More Developers Are Trying To Cash In Their Amazon-Adjacent Buildings
An office building and an apartment building near the future Amazon HQ2 campus in Northern Virginia have recently hit the market, the latest in a wave of property owners looking to cash in on rising values from the tech giant's arrival.
Cushman & Wakefield late last week began marketing the National Gateway II office building on behalf of its owners, The Meridian Group and Goldman Sachs, Cushman & Wakefield Executive Vice Chair Bill Collins tells Bisnow.
Kettler retained CBRE to market the m.Flats Crystal City apartment building, according to a property listing on the brokerage firm's website. A CBRE spokesperson tells Bisnow the property is under contract and a sale is expected to close later this month.
Marketing brochures for both properties prominently feature Amazon HQ2 as a key selling point. Amazon is beginning moving employees this year into leased space in Crystal City, and it plans to grow its workforce at the campus to at least 25,000 over the next decade.
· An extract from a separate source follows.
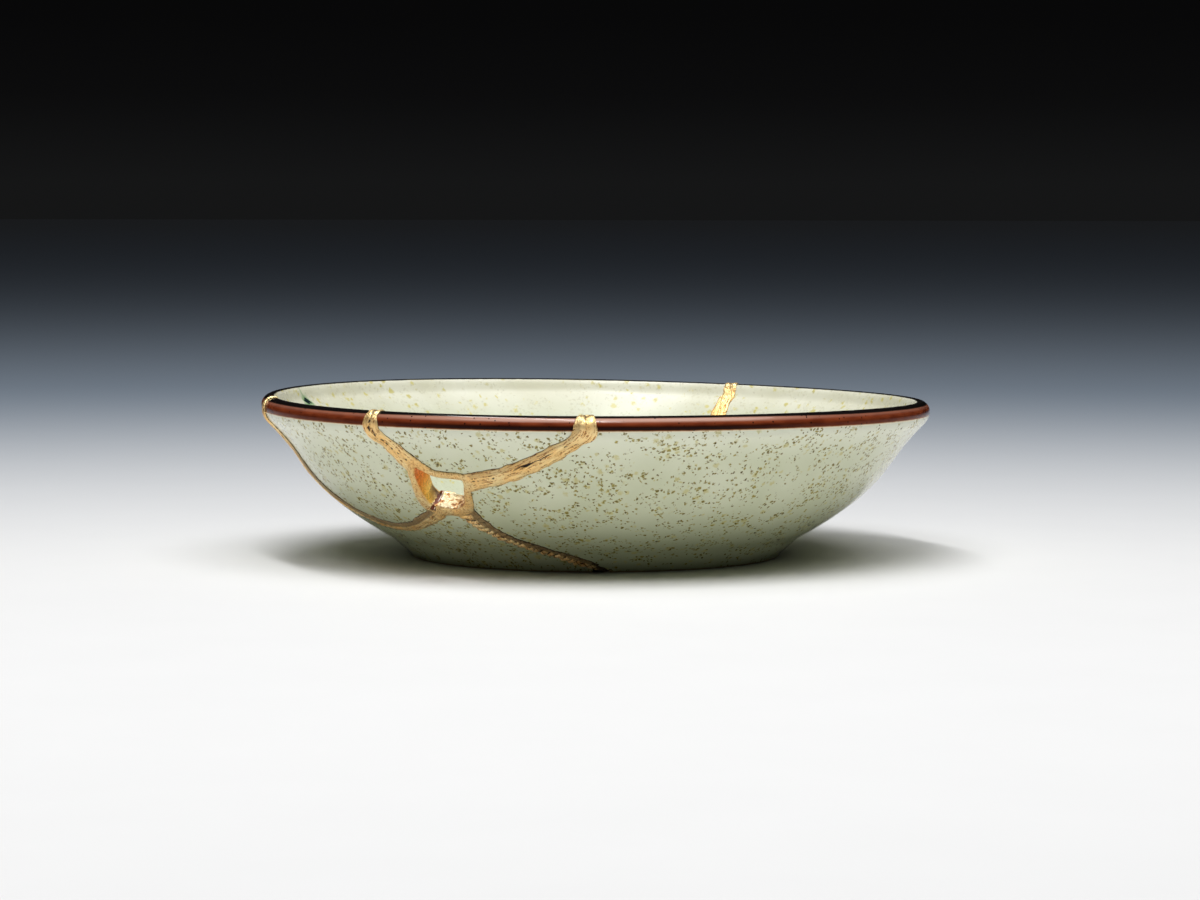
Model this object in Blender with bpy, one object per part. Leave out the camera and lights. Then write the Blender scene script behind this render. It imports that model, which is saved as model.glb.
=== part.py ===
"""A small deep plate, broken and mended with gold: four glazed shards and one connected gold seam.

Metres, +Z up. The origin is on the surface that the plate stands on, under its centre.
The front is towards -Y. An azimuth runs from 0 at the front, positive to the right (+X).
A reach is a distance out from the axis as a share of the rim's radius. Past 1 it climbs
straight up from the lip.
"""

import math

import bmesh
import bpy
from mathutils import Vector

MM = 0.001

# Plate
RIM_RADIUS = 80.0 * MM
HEIGHT = 38.0 * MM
WALL_THICKNESS = 4.6 * MM
LIP_WALL_THICKNESS = 3.9 * MM
FLOOR_HEIGHT = 7.5 * MM
FLOOR_RADIUS = 40.0 * MM

# Foot ring
FOOT_RADIUS = 44.4 * MM
FOOT_FACE = 2.4 * MM
FOOT_EDGE_ROUND = 0.5 * MM
FOOT_WAIST_RADIUS = 49.0 * MM
FOOT_WAIST_HEIGHT = 4.6 * MM
RECESS_DEPTH = 3.0 * MM
RECESS_DRAFT = 1.8 * MM

# Wall curve: the directions in which it leaves the foot and meets the lip, and how far each is felt
WALL_SPRING_ANGLE = math.radians(29.5)
WALL_FLARE_ANGLE = math.radians(45.0)
WALL_SPRING_PULL = 26.0 * MM
WALL_FLARE_PULL = 14.0 * MM

# Lip: a rounded edge with its crest inside its widest line
LIP_OUTER_ROUND = 2.4 * MM
LIP_INNER_ROUND = 1.6 * MM
LIP_INNER_DROP = 2.2 * MM
LIP_UNDERCUT_RADIUS = 4.4 * MM

# The kiln warped the rim: the left side stands higher, and the rim is twisted a little
RIM_TILT = 0.74 * MM
RIM_TWIST = 0.39 * MM

# Gold seams: what shows, the joint that they fill, and how far they stand proud of the glaze
SEAM_WIDTH = 3.6 * MM
SEAM_HEIGHT = 0.65 * MM
SEAM_BEVEL = 0.4 * MM
JOINT_WIDTH = 2.3 * MM
PIECE_GAP = 0.3 * MM
SEAM_FOOT_CLEARANCE = 1.0 * MM

# The lost piece: a hole through the wall, left open, its edge lined and bordered with gold
HOLE_WIDTH = 12.0 * MM
HOLE_HEIGHT = 10.0 * MM
HOLE_AZIMUTH = -29.5
HOLE_REACH = 0.8625
HOLE_LINING = 1.1 * MM
HOLE_BORDER = 2.0 * MM
HOLE_BORDER_EXTRA = 1.0 * MM

# A chip in the foot's edge where the thin seam ends
CHIP_AZIMUTH = 1.4
CHIP_WIDTH = 2.9 * MM
CHIP_HEIGHT = 1.8 * MM
CHIP_DEPTH = 1.3 * MM

# All breaks run towards one point on the axis, so that they cross the wall squarely
FOCUS_HEIGHT = 80.0 * MM
BREAK_FOCUS = Vector((0.0, 0.0, FOCUS_HEIGHT))
CUT_MARGIN = 2.0 * MM

# Smoothness, and the step of reach over which the wall's slope is read
SIDES = 64
WALL_STEPS = 8
ROUND_STEPS = 3
CRACK_STEPS = 2
SLOPE_STEP = 0.01
SHARP_ANGLE = math.radians(35.0)

# Each crack as (azimuth in degrees, reach, share of the seam's width), from inside the hole outwards
CRACK_TO_FRONT_LEFT_RIM = (
    (-31.5, 0.875, 1.0), (-34.2, 0.915, 1.0), (-35.4, 0.933, 1.0), (-36.9, 0.963, 0.95),
    (-38.6, 0.988, 0.95), (-39.0, 1.0, 1.0), (-39.4, 1.12, 1.0),
)
CRACK_TO_FRONT_RIM = (
    (-26.5, 0.874, 1.0), (-21.7, 0.888, 1.0), (-16.8, 0.899, 1.0), (-11.1, 0.923, 1.0),
    (-6.0, 0.958, 1.05), (-2.6, 0.988, 1.15), (-1.6, 1.0, 1.5), (-1.0, 1.12, 1.5),
)
CRACK_TO_LEFT_RIM = (
    (-30.5, 0.835, 1.0), (-34.5, 0.795, 1.0), (-39.0, 0.764, 0.95), (-45.5, 0.731, 0.9),
    (-54.0, 0.720, 0.9), (-62.0, 0.744, 0.9), (-69.3, 0.800, 0.9), (-73.6, 0.862, 0.9),
    (-75.0, 0.930, 0.9), (-76.8, 0.983, 0.95), (-77.3, 1.0, 1.0), (-78.0, 1.12, 1.0),
)
CRACK_UNDER_AND_UP_THE_BACK = (
    (-27.8, 0.835, 0.9), (-26.2, 0.783, 0.85), (-24.0, 0.739, 0.8), (-20.3, 0.691, 0.75),
    (-14.5, 0.643, 0.7), (-7.5, 0.603, 0.65), (0.2, 0.568, 0.6), (5.0, 0.505, 0.65),
    (17.0, 0.320, 0.75), (72.0, 0.170, 0.8), (128.0, 0.250, 0.8), (146.0, 0.420, 0.85),
    (151.5, 0.600, 0.9), (153.6, 0.780, 1.1), (153.8, 0.920, 1.15), (153.0, 1.0, 1.05),
    (152.7, 1.12, 1.05),
)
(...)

In the case of National Gateway II, the marketing materials brand it as "National Gateway II at National Landing," using the new moniker for the neighborhood created with Amazon's November announcement.
The property at 3550 South Clark St. in Arlington is part of a two-building spec office development that Meridian Group delivered in 2010. The Meridian Group co-founder Bruce Lane tells Bisnow it also retained JLL to sell a development site next to the National Gateway II building that could support 518K SF of office space.
"There has been a transformation in that whole National Landing area because of Amazon and all the jobs they're going to create," Lane said. "Local landlords there have been raising rents because of it, so the assets there are [priced] much higher than they were a year ago."
Collins said he expects the proximity of Amazon HQ2 will create a 10% to 15% bump in sale price for National Gateway II, consistent with what he has seen across the market. The property also sits near the site Virginia Tech announced Monday it selected for its new innovation campus.
"That's been the biggest news we've had in that corridor for a while, and if you add Amazon and the Virginia Tech campus together, it can obviously be a real positive in terms of leasing," Collins said. "It can also be a positive if you have another user who wanted to own."
If the National Gateway II building sells to a company that intends to occupy it, as Collins suggests it might, it would follow in the footsteps of its neighbor. German grocer Lidl in 2015 acquired National Gateway I for $77M and occupies the entire 217K SF property, which serves as its U.S. headquarters.
National Gateway II has plenty of space available for a company to fill. The 238K SF office building is 26% leased, leaving over 175K SF of vacant space. Some of that vacant space was used to host Bisnow's Amazon HQ2-Apalooza event in February, where Collins moderated the keynote interview with Amazon Head of Worldwide Economic Development Holly Sullivan and JBG Smith CEO Matt Kelly.
Cushman & Wakefield is using the vacancy as a selling point in its marketing strategy. In addition to providing space for a user that wants to buy the building, Collins said it also creates opportunity for an investor to acquire the property and add value by leasing it up.
"It's an opportunistic play for people," Collins said. "If you look out there, the largest pools of money that have been raised have been for those types of opportunities, home runs and triples, and that's what you have here."
Kettler in 2017 delivered m.Flats at 505 18th St. South. The building sits about two blocks from the Crystal City Metro station, where Amazon has leased 585K SF of office space for its initial HQ2 offices.
The 198-unit apartment building is 93% leased, according to CBRE's marketing brochure. The average unit size is 829 SF, and the average rent is $2,336/month for a unit and $2.82/SF, according to the brochure.
Kettler declined to comment on the building hitting the market and going under contract, and CBRE declined to name the buyer or sale price. Kettler CEO Bob Kettler, speaking with Bisnow in December before the building hit the market, said he believes Amazon's arrival will escalate apartment rent growth in the area.
"We think it’s going to shift the center of gravity of the subregional neighborhood, and if you look at rent differentials from The Wharf and other areas on the waterfront, the ballpark, there’s a gap between that and Pentagon City," Kettler said at the time. "Right now, Pentagon City and National Landing are a value play, and I think that’s going to evaporate."
The two properties hitting the market and going under contract follow the sales of two other National Landing properties last month.
Starwood Capital Group acquired the Presidential Tower office building at 2511 Jefferson Davis Highway from Beacon Capital Partners for $123M. Polinger Co. bought a 533-unit Pentagon City apartment building from Paradigm Cos. for $228M.